═══ Records shown ═══

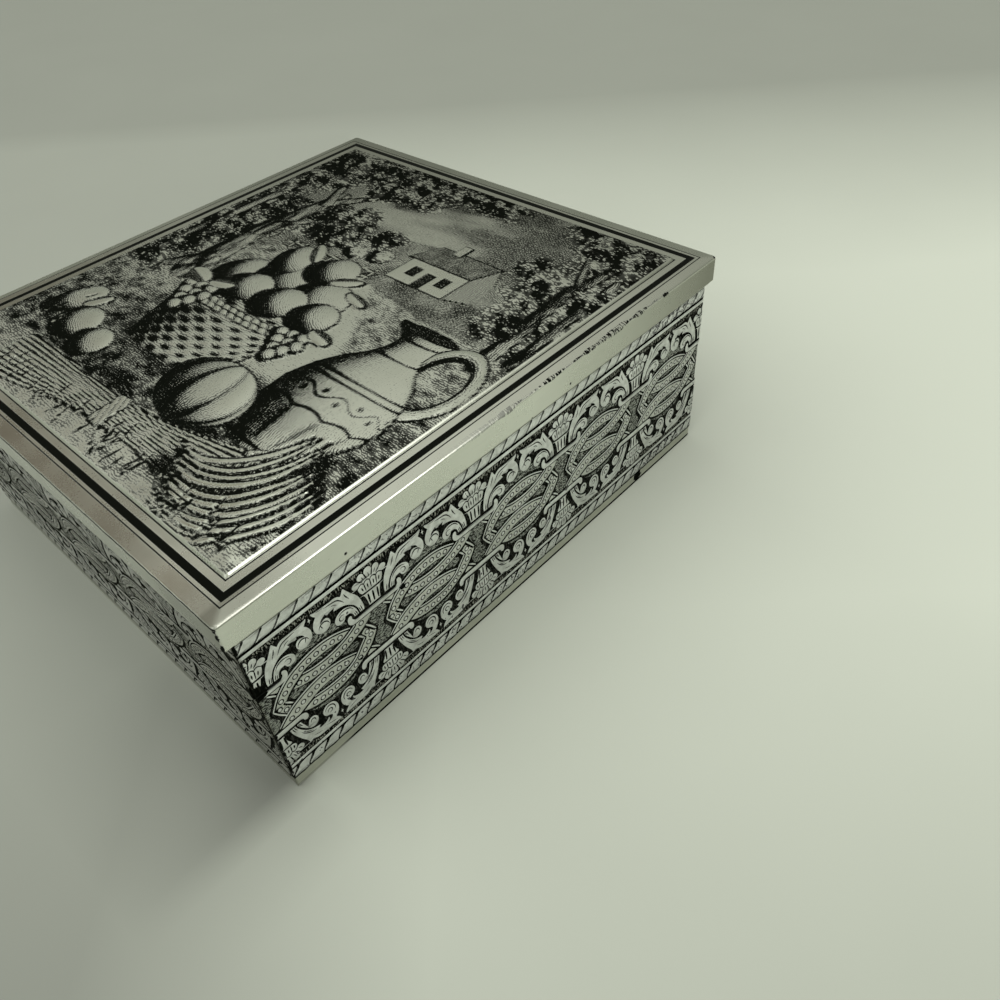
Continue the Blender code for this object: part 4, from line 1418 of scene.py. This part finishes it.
def stick(x0, y0, x1, y1, w0, w1):
    """Distance to a tapered stick, and the place along it from 0 to 1."""
    dx, dy = x1 - x0, y1 - y0
    t = np.clip(((X - x0) * dx + (Y - y0) * dy) / (dx * dx + dy * dy), 0, 1)
    return np.hypot(X - x0 - t * dx, Y - y0 - t * dy) - (w0 + (w1 - w0) * t) / 2, t


def convex(*corners):
    """Distance to a shape with straight sides; its corners go round anticlockwise."""
    worst = np.full_like(X, -1e9)
    for (x0, y0), (x1, y1) in zip(corners, corners[1:] + corners[:1]):
        length = hypot(x1 - x0, y1 - y0)
        worst = np.maximum(worst, ((X - x0) * (y1 - y0) - (Y - y0) * (x1 - x0)) / length)
    return worst


def oblong(x, y, w, h):
    return convex((x, y), (x + w, y), (x + w, y + h), (x, y + h))


art = Drawing()
print("drawing helpers for the picture")

# %% [markdown]
# ### Sky, hills and cottage
# The far things come first and lie nearly flat. Their strokes are level or follow the slopes.

# %% Sky, hills and cottage
banks = clouds(30, 3, X * 0.55 + Y * 0.35, Y * 1.5 - X * 0.35, layers=4)
art.tone = 0.30 + 0.36 * soft_step(banks, 0.40, 0.66)
art.tone = art.tone + 0.05 * soft_step(Y, 60, 98) + 0.30 * soft_step(-X, 5, 60)
art.rise = 0.25 * soft_step(banks, 0.45, 0.6)
art.along = Y + 3 * banks
art.across = Y * 0.8 + X * 0.6
far_hill = 44 + 7 * np.sin(X / 24 + 0.6) + 1.2 * (clouds(9, 5) - 0.5)
art.lay(Y - far_hill, 0.42 + 0.3 * clouds(8, 6), 0.25, Y - 0.5 * far_hill + X * 0.25, edge=0.3, ink=0.6)
near_hill = 30 + 8 * np.sin(X / 33 - 1.1) + 1.5 * (clouds(7, 8) - 0.5)
art.lay(Y - near_hill, 0.44 + 0.4 * clouds(10, 9), 0.45, Y - near_hill - X * 0.2, edge=0.35, ink=0.7)
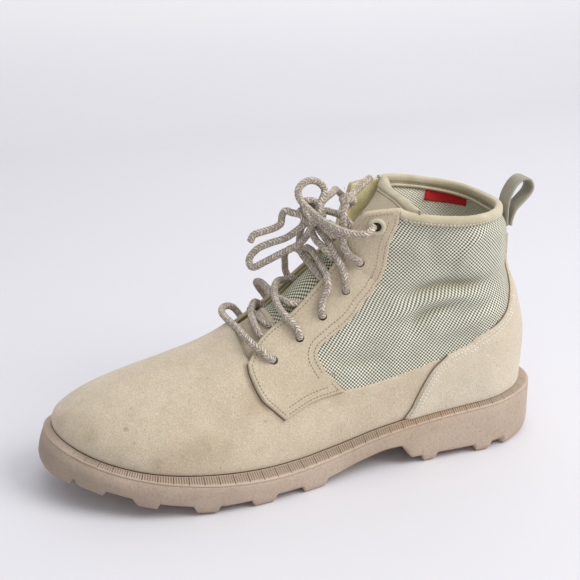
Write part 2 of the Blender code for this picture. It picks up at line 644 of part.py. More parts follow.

═══

▶ Set exercise
Return all of the entries exactly as they were supplied.

▶ Final result
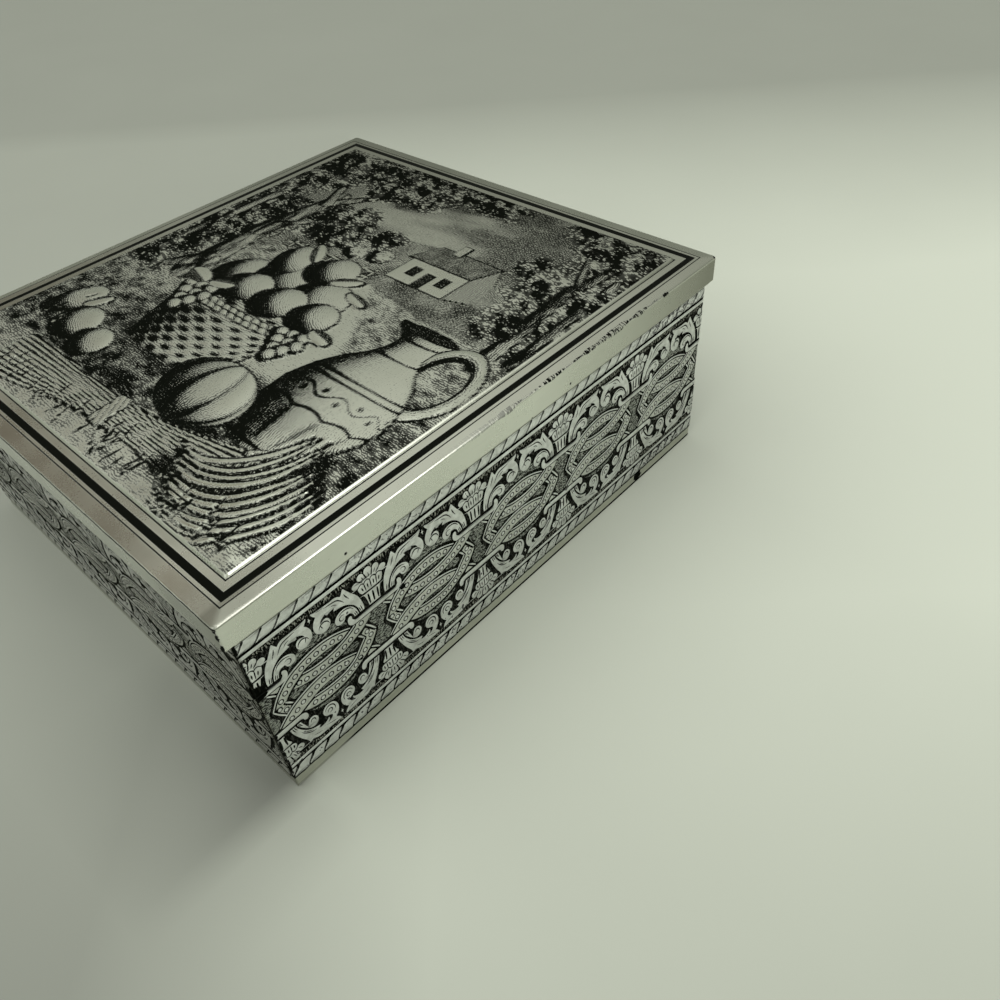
Continue the Blender code for this object: part 4, from line 1418 of scene.py. This part finishes it.
def stick(x0, y0, x1, y1, w0, w1):
    """Distance to a tapered stick, and the place along it from 0 to 1."""
    dx, dy = x1 - x0, y1 - y0
    t = np.clip(((X - x0) * dx + (Y - y0) * dy) / (dx * dx + dy * dy), 0, 1)
    return np.hypot(X - x0 - t * dx, Y - y0 - t * dy) - (w0 + (w1 - w0) * t) / 2, t


def convex(*corners):
    """Distance to a shape with straight sides; its corners go round anticlockwise."""
    worst = np.full_like(X, -1e9)
    for (x0, y0), (x1, y1) in zip(corners, corners[1:] + corners[:1]):
        length = hypot(x1 - x0, y1 - y0)
        worst = np.maximum(worst, ((X - x0) * (y1 - y0) - (Y - y0) * (x1 - x0)) / length)
    return worst


def oblong(x, y, w, h):
    return convex((x, y), (x + w, y), (x + w, y + h), (x, y + h))


art = Drawing()
print("drawing helpers for the picture")

# %% [markdown]
# ### Sky, hills and cottage
# The far things come first and lie nearly flat. Their strokes are level or follow the slopes.

# %% Sky, hills and cottage
banks = clouds(30, 3, X * 0.55 + Y * 0.35, Y * 1.5 - X * 0.35, layers=4)
art.tone = 0.30 + 0.36 * soft_step(banks, 0.40, 0.66)
art.tone = art.tone + 0.05 * soft_step(Y, 60, 98) + 0.30 * soft_step(-X, 5, 60)
art.rise = 0.25 * soft_step(banks, 0.45, 0.6)
art.along = Y + 3 * banks
art.across = Y * 0.8 + X * 0.6
far_hill = 44 + 7 * np.sin(X / 24 + 0.6) + 1.2 * (clouds(9, 5) - 0.5)
art.lay(Y - far_hill, 0.42 + 0.3 * clouds(8, 6), 0.25, Y - 0.5 * far_hill + X * 0.25, edge=0.3, ink=0.6)
near_hill = 30 + 8 * np.sin(X / 33 - 1.1) + 1.5 * (clouds(7, 8) - 0.5)
art.lay(Y - near_hill, 0.44 + 0.4 * clouds(10, 9), 0.45, Y - near_hill - X * 0.2, edge=0.35, ink=0.7)
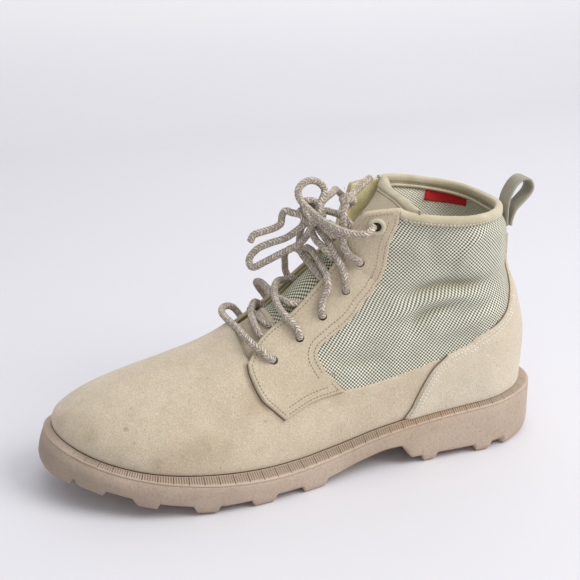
Write part 2 of the Blender code for this picture. It picks up at line 644 of part.py. More parts follow.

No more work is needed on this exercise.